• **Exercise aim**:
Pull out from the material below all lines with "Write".

• **Records shown**:

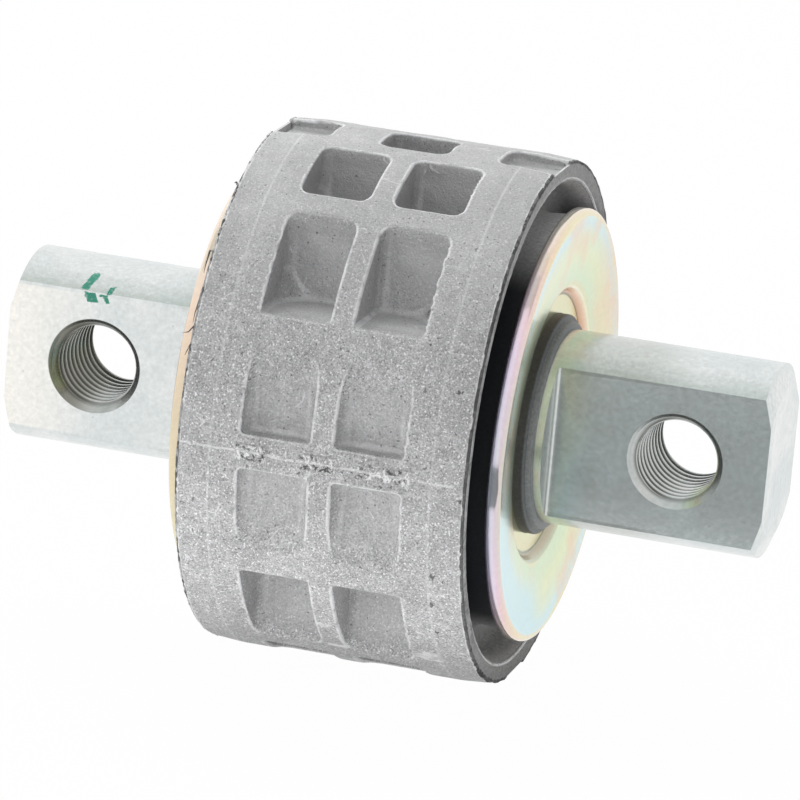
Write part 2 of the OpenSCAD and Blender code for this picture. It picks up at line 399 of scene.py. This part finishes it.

==

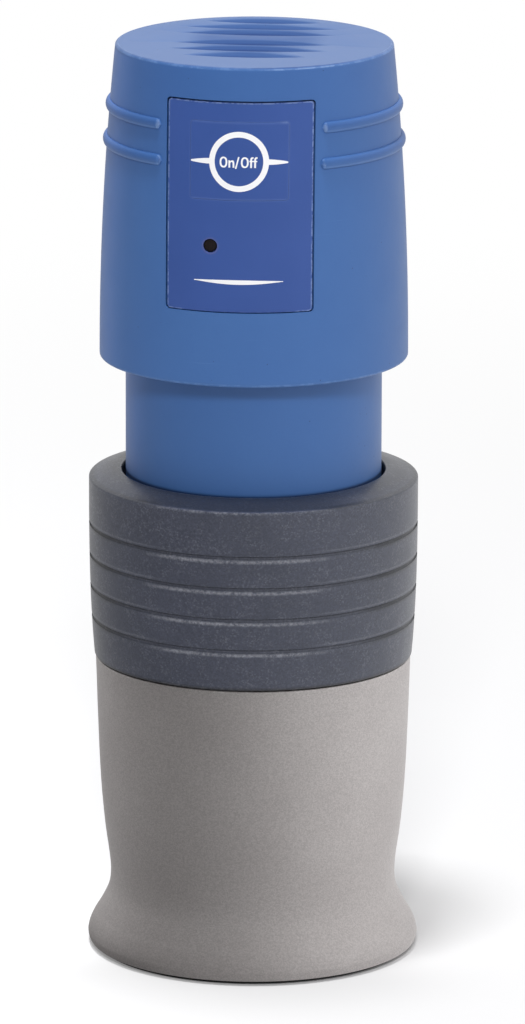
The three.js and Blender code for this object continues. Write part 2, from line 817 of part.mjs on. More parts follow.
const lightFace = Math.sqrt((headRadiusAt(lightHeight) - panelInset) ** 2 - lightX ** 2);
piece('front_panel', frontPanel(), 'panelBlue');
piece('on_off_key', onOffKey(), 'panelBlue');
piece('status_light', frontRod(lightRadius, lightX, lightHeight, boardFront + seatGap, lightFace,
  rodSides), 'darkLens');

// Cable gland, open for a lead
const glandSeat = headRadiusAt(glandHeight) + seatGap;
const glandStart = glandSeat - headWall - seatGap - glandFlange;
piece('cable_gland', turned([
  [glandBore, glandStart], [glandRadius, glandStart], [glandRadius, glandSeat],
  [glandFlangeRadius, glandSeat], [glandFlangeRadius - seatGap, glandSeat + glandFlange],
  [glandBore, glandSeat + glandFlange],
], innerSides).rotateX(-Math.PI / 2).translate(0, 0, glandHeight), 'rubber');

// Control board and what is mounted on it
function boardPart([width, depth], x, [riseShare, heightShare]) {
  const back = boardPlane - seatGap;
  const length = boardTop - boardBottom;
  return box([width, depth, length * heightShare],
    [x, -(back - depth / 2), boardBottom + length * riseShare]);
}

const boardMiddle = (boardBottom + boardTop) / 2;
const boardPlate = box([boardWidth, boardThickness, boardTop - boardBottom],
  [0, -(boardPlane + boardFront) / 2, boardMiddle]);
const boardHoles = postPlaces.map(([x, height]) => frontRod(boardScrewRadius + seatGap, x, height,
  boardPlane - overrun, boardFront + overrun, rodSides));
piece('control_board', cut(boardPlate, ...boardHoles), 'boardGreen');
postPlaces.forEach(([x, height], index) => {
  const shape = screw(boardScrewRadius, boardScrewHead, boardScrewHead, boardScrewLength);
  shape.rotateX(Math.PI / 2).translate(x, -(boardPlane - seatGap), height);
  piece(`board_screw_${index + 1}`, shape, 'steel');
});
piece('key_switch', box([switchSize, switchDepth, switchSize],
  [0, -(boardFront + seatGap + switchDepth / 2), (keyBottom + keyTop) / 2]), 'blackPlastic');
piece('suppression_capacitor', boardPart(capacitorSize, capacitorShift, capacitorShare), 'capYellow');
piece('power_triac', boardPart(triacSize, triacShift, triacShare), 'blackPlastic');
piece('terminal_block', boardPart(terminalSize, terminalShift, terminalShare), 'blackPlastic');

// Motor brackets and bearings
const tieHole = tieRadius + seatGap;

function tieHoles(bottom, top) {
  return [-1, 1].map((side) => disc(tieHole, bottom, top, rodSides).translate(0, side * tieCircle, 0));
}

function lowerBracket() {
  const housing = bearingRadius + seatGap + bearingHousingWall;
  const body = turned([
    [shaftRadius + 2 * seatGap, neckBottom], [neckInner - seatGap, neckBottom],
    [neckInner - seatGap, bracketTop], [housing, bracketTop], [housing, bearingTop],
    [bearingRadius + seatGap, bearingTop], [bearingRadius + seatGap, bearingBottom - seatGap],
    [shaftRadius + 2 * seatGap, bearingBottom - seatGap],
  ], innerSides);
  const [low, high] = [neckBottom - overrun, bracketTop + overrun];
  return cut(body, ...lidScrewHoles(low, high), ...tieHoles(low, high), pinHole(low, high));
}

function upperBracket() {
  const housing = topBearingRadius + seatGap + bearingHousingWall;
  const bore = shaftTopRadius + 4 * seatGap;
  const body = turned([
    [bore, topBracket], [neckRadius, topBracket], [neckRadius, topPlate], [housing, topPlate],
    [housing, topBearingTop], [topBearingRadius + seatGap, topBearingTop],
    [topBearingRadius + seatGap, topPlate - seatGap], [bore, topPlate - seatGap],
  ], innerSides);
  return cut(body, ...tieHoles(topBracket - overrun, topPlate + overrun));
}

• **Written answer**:
Write part 2 of the OpenSCAD and Blender code for this picture. It picks up at line 399 of scene.py. This part finishes it.
The three.js and Blender code for this object continues. Write part 2, from line 817 of part.mjs on. More parts follow.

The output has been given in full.